Total eclipse ends at 11:23 p.m., when the Moon’s lower left limb begins to come out of Earth’s shadow.

The Moon’s withdrawal from the umbra is complete, and the concluding partial eclipse is over at 12:27 a.m. EDT.

For perhaps half an hour before 9:07 p.m. and after 12:27 a.m., a barely dusky shading – the penumbra, or region of partial shadow – may be noticed on a portion of the Moon’s disk.

The brightness and color of the Moon during a total eclipse varies widely from one eclipse to another, depending on atmospheric conditions over places on Earth where the Sun is rising or setting at time of eclipse. Sunlight must pass through these zones in order to reach the Moon during total eclipse, and presence of clouds in our lower atmosphere can block much of the sunlight and darken Earth’s shadow. For instance, the great volcanic eruptions of 1963, 1982, and 1991 were each followed by exceptionally dark total lunar eclipses due to the haze they produced.

This eclipse is special for several reasons. First, the eclipse occurs during convenient evening hours for the contiguous 48 United States, Mexico, and southern Canada.

It is also the last total lunar eclipse for some time.
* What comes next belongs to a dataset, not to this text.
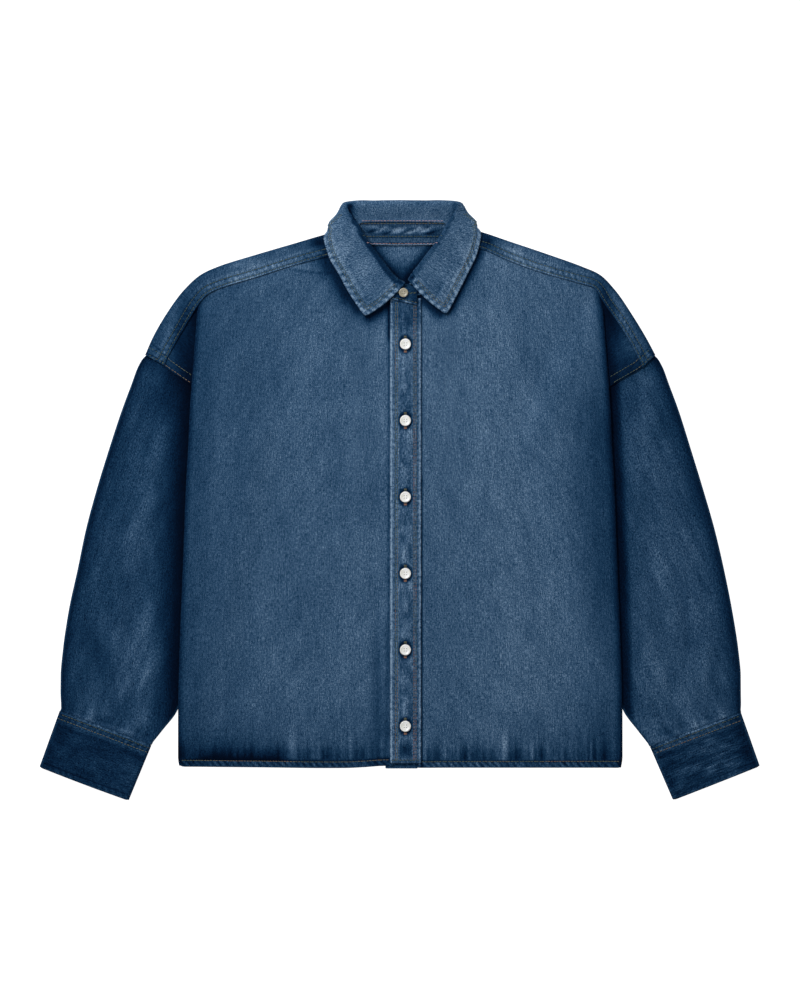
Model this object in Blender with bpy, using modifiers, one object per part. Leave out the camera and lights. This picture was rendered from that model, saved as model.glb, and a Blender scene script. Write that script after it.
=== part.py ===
"""Denim shirt, laid flat on its back with the sleeves drawn down and tucked under the sides of the body.

Sizes are in millimetres and become metres in one place, when a mesh is made. +X runs to the wearer's
left, +Y from the hem to the collar and +Z up from the surface that the shirt lies on. Every cloth piece
is a wall round a middle surface: a grid of sections, thickened by a Solidify modifier.
"""

import math

import bmesh
import bpy
import numpy as np

MM = 0.001

# Cloth
PLY = 1.4  # one ply of denim
PLACKET_WALL = 2.2
BAND_WALL = 2.0
LEAF_WALL = 2.2
STAND_WALL = 2.0
CUFF_WALL = 2.0
SEAM_GAP = 0.3

# Heights of the middle surfaces above the table
TABLE_PLY = PLY / 2
BODY = 4.7
BAND = PLY + SEAM_GAP + BAND_WALL / 2
PLACKET = 6.8
HEM_DROP = 1.5
HEM_DROP_LENGTH = 48.0
YOKE_TUCK_DROP = 0.7
PLEAT_RISE_LENGTH = 46.0  # how far the face takes to climb over the folded side
LEFT_EDGE_LENGTH = 4.9  # how far the left front's edge takes to come down to the band
FLAP_END = 4.2  # end of the side flap at the yoke seam
FLAP_END_RISE = 1.6  # and how much higher it is at the underarm

# Front edges and hem
RIGHT_FRONT_EDGE = -8.4
LEFT_FRONT_EDGE = 19.6
PLACKET_SIDES = (-12.4, 23.8)
PLACKET_ENDS = (232.0, -301.7)
BAND_SIDES = (-16.4, 19.2)
BAND_ENDS = (230.0, -308.2)
RIGHT_HEM = -306.6
LEFT_HEM = -308.0
BACK_HEM = -303.5
HEM_CORNER = 2.6

# Buttons
BUTTON_DIAMETER = 12.6
BUTTON_THICKNESS = 2.6
BUTTON_SIDES = 14
BUTTON_X = 5.9
BUTTON_TOP = 179.3
BUTTON_PITCH = 87.8
FRONT_BUTTONS = 6
COLLAR_BUTTON = (3.7, 238.3)
BUTTON_DISH = 0.7  # depth of the sunk middle, and height of the rounded rim
BUTTON_RIM = (2.2, 1.5, 0.6)  # widths in from the edge: dish wall, flat of the rim, outer bevel
BUTTON_FOOT = 1.2  # how much smaller the underside's radius is
HOLE_OFFSET = 1.35
HOLE_RADIUS = 0.75
HOLE_SIDES = 6

# Neck
COLLAR_MIDDLE = 2.5
NECK_SIDE = 63.5
BACK_NECK = (301.0, 298.6, 298.2)  # back neckline: at its sides, half way in and at the middle
NECK_FRONT = 262.0
ABOVE_SHIRT = (355.0, 20.0)  # past the collar's fold, and over it


def table(names, *rows):
    """A table of named columns."""
    values = np.array(rows, float)
    return {name: values[:, column] for column, name in enumerate(names.split())}


# Edge along which each side of the front folds under, and the layers of that fold. depth is how far
# the cloth runs back under the front, down to the armhole and below it to the side seam. turn is how far
# it turns back again, in half turns, and flap is what is left beyond that turn.
SIDE = table(
    "y half depth top under crease turn flap",
    (238, 229.5, 0.0, 4.0, 4.0, 4.0, 0.0, 1.5),
    (231, 230.4, 0.0, 4.1, 4.1, 4.1, 0.0, 1.5),
    (224, 231.6, 0.0, 4.3, 4.3, 4.3, 0.0, 1.5),
    (214, 233.2, 1.9, 6.6, 4.9, 4.9, 1.0, 1.5),
    (200, 234.3, 10.0, 7.4, 5.7, 5.7, 1.0, 1.5),
    (160, 237.2, 33.5, 9.0, 7.3, 7.3, 1.0, 1.5),
    (134, 239.2, 47.0, 9.3, 7.5, 7.5, 1.0, 1.5),
    (95, 241.8, 67.0, 9.3, 7.5, 7.5, 1.0, 1.5),
    (86, 242.2, 71.0, 9.3, 7.5, 7.5, 0.75, 4.0),
    (79, 242.5, 74.0, 9.3, 7.1, 7.1, 0.5, 3.0),
    (72, 242.8, 75.5, 9.0, 6.2, 4.8, 0.25, 2.0),
    (64, 243.2, 75.0, 8.8, 5.9, 2.4, 0.0, 5.0),
    (23, 245.6, 68.0, 8.6, 5.7, 2.4, 0.0, 5.0),
    (-69, 249.2, 53.0, 8.4, 5.7, 2.4, 0.0, 5.0),
    (-161, 252.9, 37.0, 8.3, 5.7, 2.4, 0.0, 5.0),
    (-232, 254.8, 24.5, 8.0, 5.6, 2.4, 0.0, 5.0),
    (-262, 255.1, 18.0, 6.2, 3.6, 2.4, 0.0, 5.0),
    (-295, 255.2, 10.0, 5.0, 2.8, 2.4, 0.0, 5.0),
    (-310, 253.2, 8.0, 4.6, 2.4, 2.4, 0.0, 5.0),
)
FOLD_STARTS = 223.0
UNROLLED_STEP = 0.7
TURN_LENGTH = 2.7  # cloth in the crease's turn
TURN_SETBACK = 0.85  # how far a full turn starts before the crease
SIDE_ROWS = (238, 231, 224, 214, 201, 182, 160, 137, 114, 95, 86, 79, 72, 64, 38, 0, -45, -90, -135,
             -180, -222, -246, -266, -286)
PANEL_COLUMNS = (0, 0.02, 0.07, 0.15, 0.26, 0.38, 0.49, 0.59, 0.68, 0.76, 0.83, 0.9, 0.96, 1)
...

The next total lunar eclipse that will be easily seen in Michigan will be in the middle of the night on January 20-21, 2019.

This is also the fourth and last event of a tetrad, four consecutive total lunar eclipses at intervals of 6 lunar months. The next tetrad will take place in 2032-2033, but only the final member of that series, on October 8, 2033, will be seen in Michigan, just before dawn.

This current eclipse coincides with the closest approach of the Moon during this year, sometimes referred to as the “Supermoon.”

Interestingly, this is both the faintest Full Moon of the year -- around mid-eclipse, at 10:47 p.m. EDT -- and the brightest -- around the time the Moon enters and leaves the penumbra at 8:12 p.m. and 1:23 a.m. The reason for the brightening when the Moon is just outside Earth’s shadow is the “opposition effect” where the Moon reflects light most effectively back toward the Earth. Stand between a reflective road sign and a light source and note the bright halo around the shadow of your head, and you’ll see the same effect!

Early in the evening, before the eclipse begins, watch for the Full Moon rising a few minutes before sunset. From a vantage point with unobstructed views toward east and west, it will be possible to observe the Sun and the Full Moon simultaneously. From East Lansing, this viewing opportunity occurs at 7:23 p.m.

If you’re in the area, join us on the top level of the parking ramp behind Abrams Planetarium by 7:15 p.m. if skies are clear, and we’ll observe the rising Moon and setting Sun. Take the elevator from the southwest corner of the ramp next to the CATA Transit Center behind Abrams Planetarium. Get off at the top level (4) and join us!

At 7:30 p.m., rain or shine the Abrams Planetarium is offering a free sky preview of the eclipse and the wonderful planetary gatherings in October’s morning sky.

If the sky is clear, a viewing of the lunar eclipse in front of the Abrams Planetarium will follow starting at 9:00 p.m. to track the progress of the eclipse until at least 11:30 p.m.